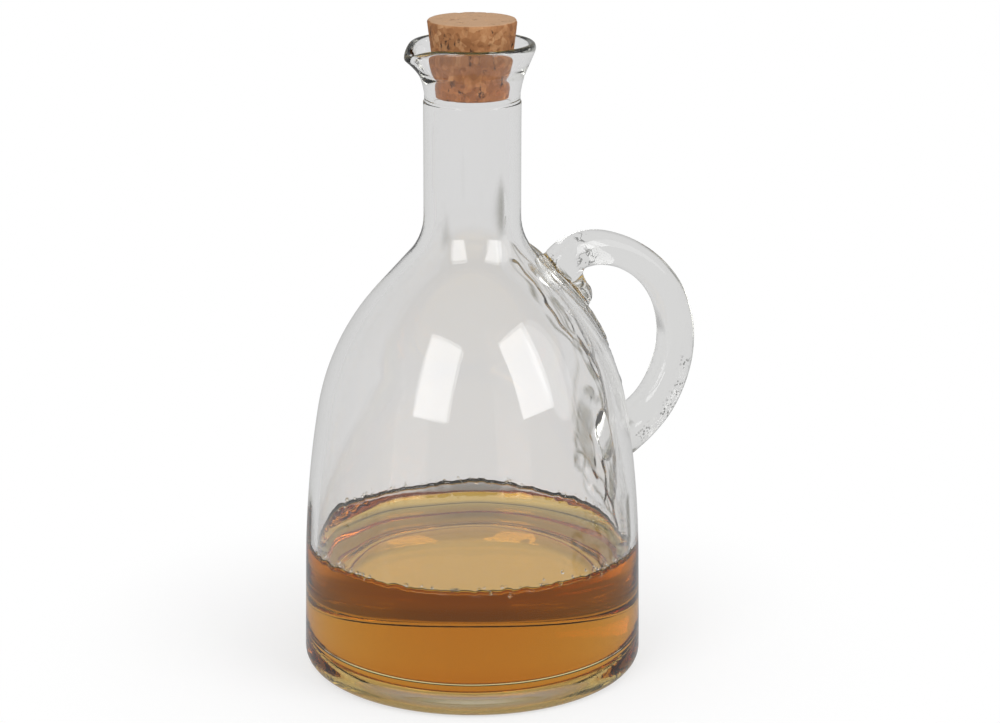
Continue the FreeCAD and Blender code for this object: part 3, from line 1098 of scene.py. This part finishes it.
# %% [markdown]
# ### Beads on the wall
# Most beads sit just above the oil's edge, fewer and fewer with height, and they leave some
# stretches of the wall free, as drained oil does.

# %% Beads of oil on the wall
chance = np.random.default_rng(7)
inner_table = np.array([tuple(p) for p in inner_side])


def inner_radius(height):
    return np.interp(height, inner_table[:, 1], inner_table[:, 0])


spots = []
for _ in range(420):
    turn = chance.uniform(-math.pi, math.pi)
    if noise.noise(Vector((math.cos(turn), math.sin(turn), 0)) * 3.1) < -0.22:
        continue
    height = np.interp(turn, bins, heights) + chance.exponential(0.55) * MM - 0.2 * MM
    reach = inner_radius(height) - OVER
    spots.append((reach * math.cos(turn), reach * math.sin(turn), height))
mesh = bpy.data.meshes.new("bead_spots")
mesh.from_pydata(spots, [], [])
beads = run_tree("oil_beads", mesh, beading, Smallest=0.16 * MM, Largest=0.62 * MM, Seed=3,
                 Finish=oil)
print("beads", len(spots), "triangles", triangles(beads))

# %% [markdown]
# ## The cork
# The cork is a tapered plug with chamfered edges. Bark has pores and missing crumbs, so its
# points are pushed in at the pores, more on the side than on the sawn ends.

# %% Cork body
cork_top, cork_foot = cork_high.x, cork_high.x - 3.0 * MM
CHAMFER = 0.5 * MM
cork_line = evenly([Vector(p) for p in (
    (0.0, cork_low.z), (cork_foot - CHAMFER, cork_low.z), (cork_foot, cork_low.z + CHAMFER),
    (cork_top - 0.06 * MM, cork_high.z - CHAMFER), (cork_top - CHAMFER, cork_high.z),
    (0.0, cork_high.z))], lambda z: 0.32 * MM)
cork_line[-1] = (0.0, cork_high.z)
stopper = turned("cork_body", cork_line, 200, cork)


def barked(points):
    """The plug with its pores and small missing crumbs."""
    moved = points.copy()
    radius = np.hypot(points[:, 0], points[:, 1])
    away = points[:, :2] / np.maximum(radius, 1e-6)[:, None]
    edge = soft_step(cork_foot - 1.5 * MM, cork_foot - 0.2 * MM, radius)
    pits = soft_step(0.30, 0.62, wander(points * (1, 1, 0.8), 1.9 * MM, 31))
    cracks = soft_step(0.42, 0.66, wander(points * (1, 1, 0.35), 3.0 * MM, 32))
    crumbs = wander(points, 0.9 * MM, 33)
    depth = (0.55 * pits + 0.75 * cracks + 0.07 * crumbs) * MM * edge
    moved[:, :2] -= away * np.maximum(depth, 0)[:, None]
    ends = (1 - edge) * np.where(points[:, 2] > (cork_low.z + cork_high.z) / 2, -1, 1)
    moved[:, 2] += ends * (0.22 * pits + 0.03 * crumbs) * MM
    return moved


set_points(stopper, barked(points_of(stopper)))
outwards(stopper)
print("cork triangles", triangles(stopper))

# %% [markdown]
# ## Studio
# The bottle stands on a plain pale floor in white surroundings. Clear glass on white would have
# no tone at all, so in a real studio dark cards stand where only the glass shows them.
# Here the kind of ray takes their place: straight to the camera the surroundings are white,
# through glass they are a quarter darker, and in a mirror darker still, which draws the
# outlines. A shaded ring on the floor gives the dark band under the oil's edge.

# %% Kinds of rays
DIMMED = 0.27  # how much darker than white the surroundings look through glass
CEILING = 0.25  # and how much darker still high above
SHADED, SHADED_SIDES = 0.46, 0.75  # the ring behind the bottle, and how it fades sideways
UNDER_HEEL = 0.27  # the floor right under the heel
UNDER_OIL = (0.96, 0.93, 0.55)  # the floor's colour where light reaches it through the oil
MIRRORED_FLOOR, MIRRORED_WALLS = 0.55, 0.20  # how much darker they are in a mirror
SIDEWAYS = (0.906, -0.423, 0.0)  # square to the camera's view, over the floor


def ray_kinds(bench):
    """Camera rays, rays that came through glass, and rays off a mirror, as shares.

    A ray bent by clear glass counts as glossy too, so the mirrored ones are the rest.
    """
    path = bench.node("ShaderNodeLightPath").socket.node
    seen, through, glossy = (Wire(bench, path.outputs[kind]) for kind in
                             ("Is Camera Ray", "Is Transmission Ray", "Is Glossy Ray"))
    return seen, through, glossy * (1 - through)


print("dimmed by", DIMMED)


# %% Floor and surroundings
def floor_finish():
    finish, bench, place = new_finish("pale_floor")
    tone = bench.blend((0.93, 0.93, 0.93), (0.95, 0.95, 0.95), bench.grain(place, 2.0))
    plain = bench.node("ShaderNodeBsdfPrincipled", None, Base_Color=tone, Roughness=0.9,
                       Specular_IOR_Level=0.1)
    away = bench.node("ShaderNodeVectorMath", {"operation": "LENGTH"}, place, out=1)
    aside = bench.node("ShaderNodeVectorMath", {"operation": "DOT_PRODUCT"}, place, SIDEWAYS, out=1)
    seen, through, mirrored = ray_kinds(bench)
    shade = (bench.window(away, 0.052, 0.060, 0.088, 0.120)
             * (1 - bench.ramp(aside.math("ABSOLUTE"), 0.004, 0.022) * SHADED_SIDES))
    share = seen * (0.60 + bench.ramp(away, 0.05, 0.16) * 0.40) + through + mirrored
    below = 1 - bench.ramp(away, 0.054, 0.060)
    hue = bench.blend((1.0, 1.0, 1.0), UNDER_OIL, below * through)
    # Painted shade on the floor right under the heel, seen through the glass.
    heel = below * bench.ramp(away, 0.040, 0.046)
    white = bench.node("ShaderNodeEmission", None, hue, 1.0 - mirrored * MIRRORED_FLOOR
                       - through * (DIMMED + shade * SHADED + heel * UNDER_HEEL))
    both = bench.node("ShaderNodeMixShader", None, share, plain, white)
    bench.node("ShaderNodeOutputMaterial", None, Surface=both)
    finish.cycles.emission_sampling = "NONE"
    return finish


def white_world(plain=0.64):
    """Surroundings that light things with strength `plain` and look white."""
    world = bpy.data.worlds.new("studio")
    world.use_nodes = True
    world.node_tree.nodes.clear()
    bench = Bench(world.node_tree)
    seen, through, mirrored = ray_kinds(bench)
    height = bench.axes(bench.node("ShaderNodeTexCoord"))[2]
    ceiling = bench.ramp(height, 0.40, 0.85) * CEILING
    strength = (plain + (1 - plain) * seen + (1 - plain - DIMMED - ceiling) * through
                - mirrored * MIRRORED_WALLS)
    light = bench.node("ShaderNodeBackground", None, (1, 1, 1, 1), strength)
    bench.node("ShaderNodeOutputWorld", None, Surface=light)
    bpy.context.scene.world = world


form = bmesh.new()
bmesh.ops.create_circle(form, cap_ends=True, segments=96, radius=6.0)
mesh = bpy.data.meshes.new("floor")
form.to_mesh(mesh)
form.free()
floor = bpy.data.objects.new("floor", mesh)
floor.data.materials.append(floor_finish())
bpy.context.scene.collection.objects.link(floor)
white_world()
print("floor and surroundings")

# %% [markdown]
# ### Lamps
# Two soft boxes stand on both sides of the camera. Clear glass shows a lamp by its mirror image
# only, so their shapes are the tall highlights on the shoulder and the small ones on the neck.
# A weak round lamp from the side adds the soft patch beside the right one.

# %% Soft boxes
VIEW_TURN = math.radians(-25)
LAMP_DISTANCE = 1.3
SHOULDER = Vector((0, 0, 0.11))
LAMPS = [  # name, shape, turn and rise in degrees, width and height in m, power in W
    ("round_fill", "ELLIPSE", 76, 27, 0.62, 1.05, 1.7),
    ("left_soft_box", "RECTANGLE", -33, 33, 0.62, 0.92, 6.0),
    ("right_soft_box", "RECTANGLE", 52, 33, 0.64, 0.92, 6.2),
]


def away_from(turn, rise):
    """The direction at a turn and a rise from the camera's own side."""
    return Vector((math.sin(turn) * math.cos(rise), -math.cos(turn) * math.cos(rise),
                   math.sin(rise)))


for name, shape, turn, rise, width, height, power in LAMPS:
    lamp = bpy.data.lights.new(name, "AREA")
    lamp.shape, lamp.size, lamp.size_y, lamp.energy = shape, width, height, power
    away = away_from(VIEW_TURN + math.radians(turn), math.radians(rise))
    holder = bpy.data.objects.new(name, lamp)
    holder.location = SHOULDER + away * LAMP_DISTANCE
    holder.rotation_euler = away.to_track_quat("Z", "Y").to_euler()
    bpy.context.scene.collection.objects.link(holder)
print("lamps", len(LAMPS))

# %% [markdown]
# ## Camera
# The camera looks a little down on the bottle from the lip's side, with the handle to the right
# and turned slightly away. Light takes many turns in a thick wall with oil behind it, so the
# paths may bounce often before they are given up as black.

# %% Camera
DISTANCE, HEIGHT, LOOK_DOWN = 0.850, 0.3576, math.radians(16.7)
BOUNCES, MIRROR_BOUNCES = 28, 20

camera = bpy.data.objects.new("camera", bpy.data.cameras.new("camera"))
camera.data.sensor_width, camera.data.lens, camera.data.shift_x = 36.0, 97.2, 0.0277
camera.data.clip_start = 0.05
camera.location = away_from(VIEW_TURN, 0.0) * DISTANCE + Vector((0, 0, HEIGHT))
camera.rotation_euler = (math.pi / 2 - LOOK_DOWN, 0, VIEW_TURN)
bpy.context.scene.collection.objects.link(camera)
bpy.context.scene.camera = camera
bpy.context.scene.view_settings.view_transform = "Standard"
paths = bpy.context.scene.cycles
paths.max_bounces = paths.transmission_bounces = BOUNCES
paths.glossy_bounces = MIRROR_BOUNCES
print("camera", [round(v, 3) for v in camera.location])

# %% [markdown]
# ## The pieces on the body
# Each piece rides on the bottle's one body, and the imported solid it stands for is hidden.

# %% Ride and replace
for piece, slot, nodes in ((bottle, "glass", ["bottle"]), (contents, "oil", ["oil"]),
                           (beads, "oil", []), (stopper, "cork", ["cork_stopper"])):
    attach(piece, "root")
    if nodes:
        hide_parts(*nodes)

Work to complete:
Only the lines from the start of the data to the line holding "return np.interp(height, inner_table[:, 1], inner_table[:, 0])" are wanted; return them exactly, both ends included.

Result:
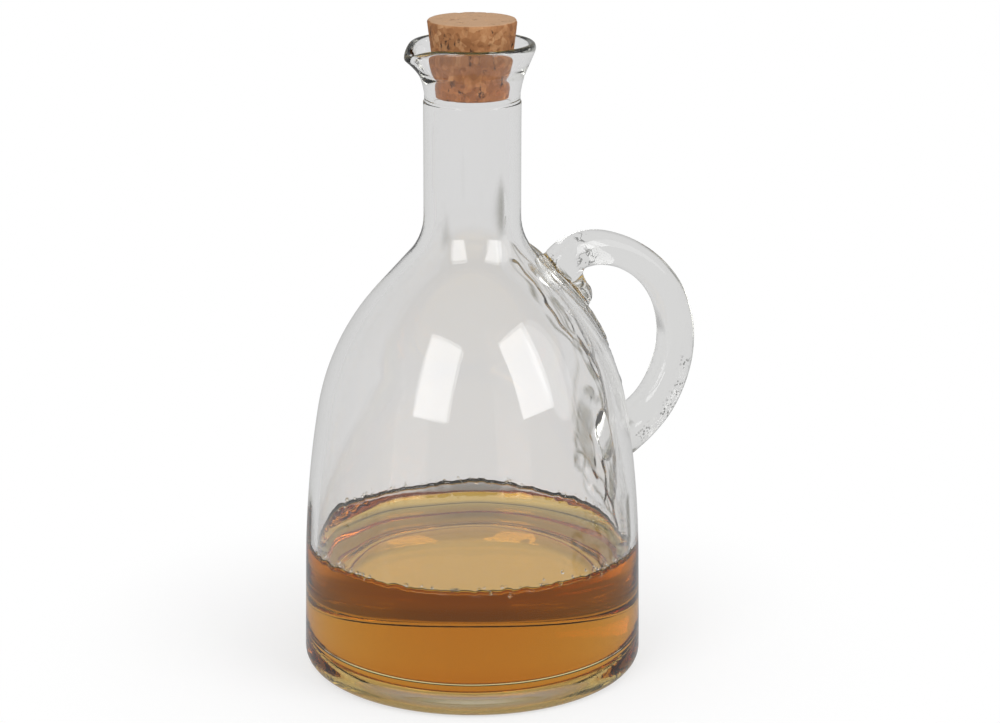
Continue the FreeCAD and Blender code for this object: part 3, from line 1098 of scene.py. This part finishes it.
# %% [markdown]
# ### Beads on the wall
# Most beads sit just above the oil's edge, fewer and fewer with height, and they leave some
# stretches of the wall free, as drained oil does.

# %% Beads of oil on the wall
chance = np.random.default_rng(7)
inner_table = np.array([tuple(p) for p in inner_side])


def inner_radius(height):
    return np.interp(height, inner_table[:, 1], inner_table[:, 0])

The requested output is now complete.